↓↓↓

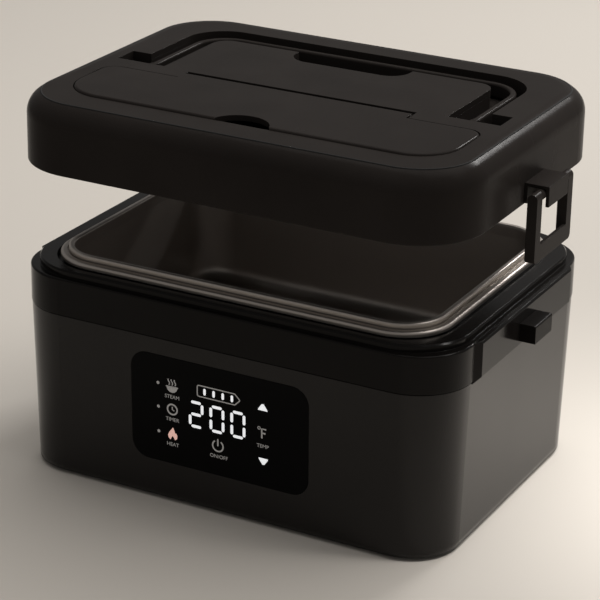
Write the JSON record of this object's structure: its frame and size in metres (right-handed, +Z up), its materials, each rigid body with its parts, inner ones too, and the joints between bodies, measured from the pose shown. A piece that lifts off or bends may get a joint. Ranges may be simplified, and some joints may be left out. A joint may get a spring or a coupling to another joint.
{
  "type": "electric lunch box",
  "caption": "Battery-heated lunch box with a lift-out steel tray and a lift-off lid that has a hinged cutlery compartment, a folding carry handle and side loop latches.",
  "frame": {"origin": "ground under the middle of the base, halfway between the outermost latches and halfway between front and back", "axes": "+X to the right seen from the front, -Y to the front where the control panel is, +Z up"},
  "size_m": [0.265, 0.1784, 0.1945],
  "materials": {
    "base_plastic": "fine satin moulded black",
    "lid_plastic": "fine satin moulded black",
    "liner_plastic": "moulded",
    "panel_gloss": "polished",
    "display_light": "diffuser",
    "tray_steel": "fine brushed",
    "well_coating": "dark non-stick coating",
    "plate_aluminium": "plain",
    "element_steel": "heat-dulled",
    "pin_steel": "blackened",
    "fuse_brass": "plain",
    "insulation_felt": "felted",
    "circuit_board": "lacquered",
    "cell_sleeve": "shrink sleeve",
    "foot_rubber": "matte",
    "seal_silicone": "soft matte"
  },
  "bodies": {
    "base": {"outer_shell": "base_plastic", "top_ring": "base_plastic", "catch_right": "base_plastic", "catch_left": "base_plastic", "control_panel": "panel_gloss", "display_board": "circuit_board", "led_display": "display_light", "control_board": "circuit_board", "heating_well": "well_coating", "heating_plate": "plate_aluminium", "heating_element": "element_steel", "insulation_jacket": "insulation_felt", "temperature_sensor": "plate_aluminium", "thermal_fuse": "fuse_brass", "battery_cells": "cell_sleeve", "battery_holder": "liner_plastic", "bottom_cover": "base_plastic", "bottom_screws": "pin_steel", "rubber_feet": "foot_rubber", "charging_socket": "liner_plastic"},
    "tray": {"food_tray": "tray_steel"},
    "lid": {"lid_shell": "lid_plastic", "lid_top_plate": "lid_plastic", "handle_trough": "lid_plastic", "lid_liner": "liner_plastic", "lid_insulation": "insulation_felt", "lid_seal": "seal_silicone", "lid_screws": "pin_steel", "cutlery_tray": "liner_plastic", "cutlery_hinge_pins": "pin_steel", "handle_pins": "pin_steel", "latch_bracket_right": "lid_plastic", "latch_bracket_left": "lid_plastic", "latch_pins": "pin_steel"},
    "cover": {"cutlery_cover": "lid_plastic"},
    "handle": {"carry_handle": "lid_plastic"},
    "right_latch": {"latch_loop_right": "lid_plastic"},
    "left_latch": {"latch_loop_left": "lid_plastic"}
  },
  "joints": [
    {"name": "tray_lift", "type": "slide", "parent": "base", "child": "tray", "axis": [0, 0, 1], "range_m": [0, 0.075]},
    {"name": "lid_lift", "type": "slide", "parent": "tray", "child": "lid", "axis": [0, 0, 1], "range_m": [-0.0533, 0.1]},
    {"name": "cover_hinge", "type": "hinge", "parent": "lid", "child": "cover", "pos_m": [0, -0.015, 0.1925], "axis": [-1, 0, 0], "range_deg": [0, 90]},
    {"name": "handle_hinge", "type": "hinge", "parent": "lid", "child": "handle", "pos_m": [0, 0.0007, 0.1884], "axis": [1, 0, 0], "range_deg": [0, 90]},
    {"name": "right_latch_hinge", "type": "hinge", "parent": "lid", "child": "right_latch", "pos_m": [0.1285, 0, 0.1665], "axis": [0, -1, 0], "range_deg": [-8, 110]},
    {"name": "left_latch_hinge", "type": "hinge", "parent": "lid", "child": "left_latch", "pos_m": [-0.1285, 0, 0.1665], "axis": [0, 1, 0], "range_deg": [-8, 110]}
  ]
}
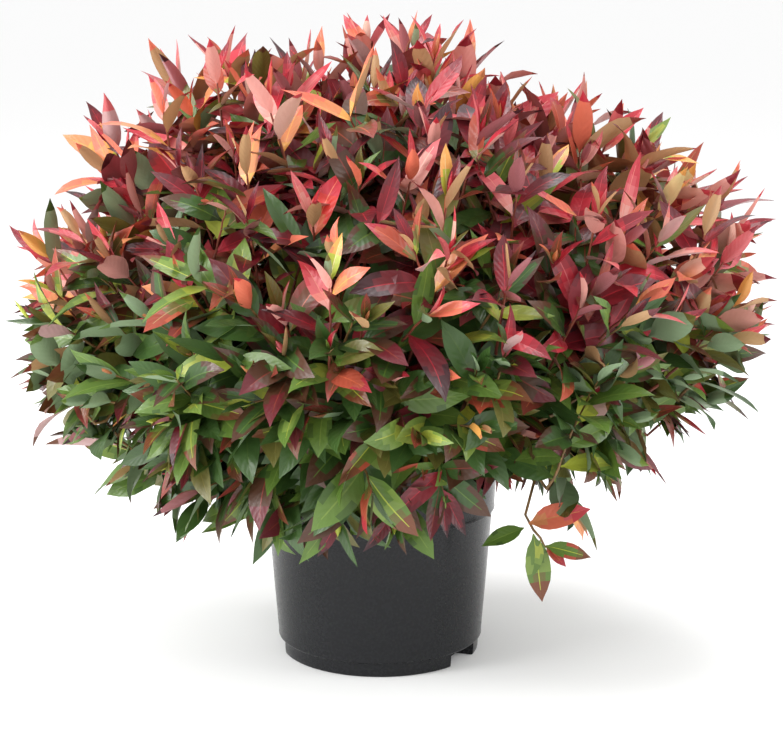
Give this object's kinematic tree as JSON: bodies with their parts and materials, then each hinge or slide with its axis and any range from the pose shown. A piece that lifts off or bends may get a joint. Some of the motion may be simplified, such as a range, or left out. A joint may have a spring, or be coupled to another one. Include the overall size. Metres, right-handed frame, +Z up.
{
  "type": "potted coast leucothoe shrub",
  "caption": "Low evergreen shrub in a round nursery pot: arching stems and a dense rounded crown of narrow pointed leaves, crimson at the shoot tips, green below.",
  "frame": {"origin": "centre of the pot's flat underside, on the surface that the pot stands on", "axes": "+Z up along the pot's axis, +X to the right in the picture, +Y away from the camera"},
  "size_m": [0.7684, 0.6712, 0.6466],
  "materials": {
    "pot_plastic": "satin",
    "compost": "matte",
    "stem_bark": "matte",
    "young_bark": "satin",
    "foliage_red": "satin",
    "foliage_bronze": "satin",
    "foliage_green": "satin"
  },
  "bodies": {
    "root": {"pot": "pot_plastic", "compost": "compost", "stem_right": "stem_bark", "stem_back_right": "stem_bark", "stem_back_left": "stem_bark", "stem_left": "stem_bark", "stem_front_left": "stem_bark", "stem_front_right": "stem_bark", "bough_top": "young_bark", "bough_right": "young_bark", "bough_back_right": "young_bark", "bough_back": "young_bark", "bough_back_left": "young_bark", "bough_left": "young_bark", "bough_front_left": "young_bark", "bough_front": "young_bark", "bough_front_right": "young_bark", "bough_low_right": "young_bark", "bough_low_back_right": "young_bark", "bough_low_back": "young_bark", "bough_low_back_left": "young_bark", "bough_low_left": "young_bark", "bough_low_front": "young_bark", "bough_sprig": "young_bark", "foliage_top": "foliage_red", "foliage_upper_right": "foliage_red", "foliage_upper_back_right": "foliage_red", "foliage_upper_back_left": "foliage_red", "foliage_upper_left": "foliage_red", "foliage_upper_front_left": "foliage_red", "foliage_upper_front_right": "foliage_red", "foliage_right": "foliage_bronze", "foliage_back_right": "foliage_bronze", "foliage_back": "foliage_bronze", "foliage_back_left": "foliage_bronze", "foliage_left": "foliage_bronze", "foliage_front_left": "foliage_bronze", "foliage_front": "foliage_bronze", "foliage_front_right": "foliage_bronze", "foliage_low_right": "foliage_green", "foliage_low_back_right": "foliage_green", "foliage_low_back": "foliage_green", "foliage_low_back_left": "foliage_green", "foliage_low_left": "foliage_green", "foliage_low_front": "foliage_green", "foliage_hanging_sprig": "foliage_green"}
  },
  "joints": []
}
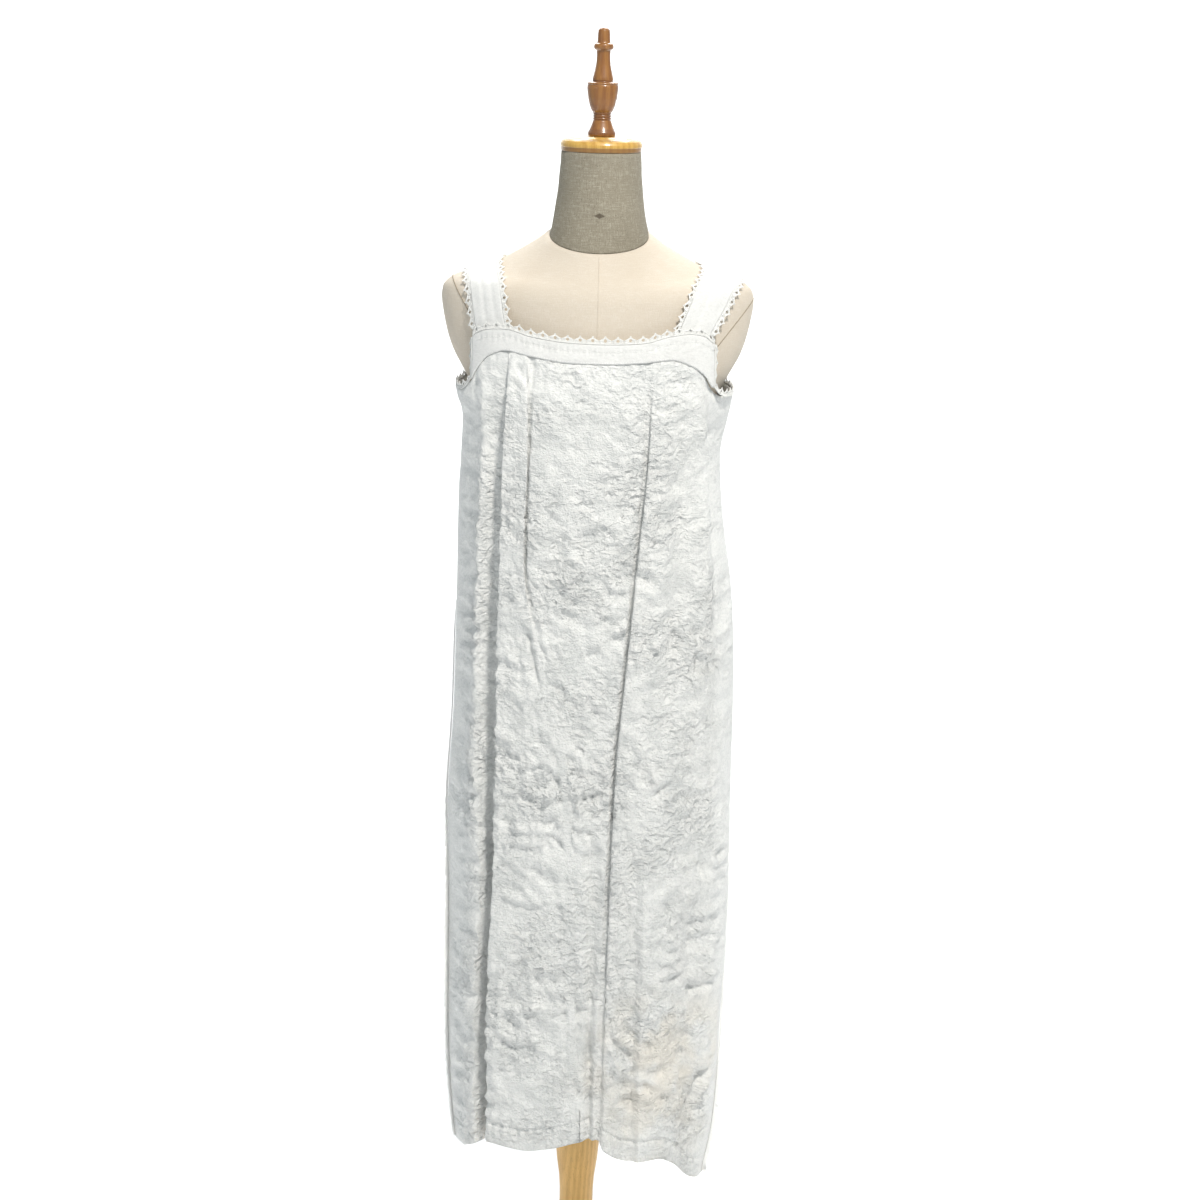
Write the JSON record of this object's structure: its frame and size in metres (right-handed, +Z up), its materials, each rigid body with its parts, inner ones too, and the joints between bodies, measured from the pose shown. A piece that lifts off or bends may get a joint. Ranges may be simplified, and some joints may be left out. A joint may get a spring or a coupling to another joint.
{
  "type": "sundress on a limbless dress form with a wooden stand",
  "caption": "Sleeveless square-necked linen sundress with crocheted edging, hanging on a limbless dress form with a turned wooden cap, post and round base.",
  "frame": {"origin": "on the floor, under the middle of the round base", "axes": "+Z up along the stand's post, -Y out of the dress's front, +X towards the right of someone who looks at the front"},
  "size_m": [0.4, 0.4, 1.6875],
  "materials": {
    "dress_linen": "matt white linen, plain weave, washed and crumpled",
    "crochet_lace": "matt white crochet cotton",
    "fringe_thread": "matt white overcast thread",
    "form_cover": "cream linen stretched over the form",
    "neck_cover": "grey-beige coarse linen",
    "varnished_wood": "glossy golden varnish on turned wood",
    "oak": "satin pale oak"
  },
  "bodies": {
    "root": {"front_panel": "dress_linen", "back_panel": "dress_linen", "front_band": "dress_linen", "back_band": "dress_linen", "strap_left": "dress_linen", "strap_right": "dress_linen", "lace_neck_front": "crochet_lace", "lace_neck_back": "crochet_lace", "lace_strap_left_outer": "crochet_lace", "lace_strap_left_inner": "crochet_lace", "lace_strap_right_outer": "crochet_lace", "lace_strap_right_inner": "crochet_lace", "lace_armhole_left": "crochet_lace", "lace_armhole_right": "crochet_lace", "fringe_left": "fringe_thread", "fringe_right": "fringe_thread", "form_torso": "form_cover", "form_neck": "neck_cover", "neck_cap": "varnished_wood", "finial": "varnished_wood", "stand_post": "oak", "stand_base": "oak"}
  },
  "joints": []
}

↑↑↑

• [WHAT IS ASKED]
Copy every line of the listing that contains the word "slide".

• [ANSWER BELOW]
    {"name": "tray_lift", "type": "slide", "parent": "base", "child": "tray", "axis": [0, 0, 1], "range_m": [0, 0.075]},
    {"name": "lid_lift", "type": "slide", "parent": "tray", "child": "lid", "axis": [0, 0, 1], "range_m": [-0.0533, 0.1]},
Give this object's kinematic tree as JSON: bodies with their parts and materials, then each hinge or slide with its axis and any range from the pose shown. A piece that lifts off or bends may get a joint. Some of the motion may be simplified, such as a range, or left out. A joint may have a spring, or be coupled to another one. Include the overall size. Metres, right-handed frame, +Z up.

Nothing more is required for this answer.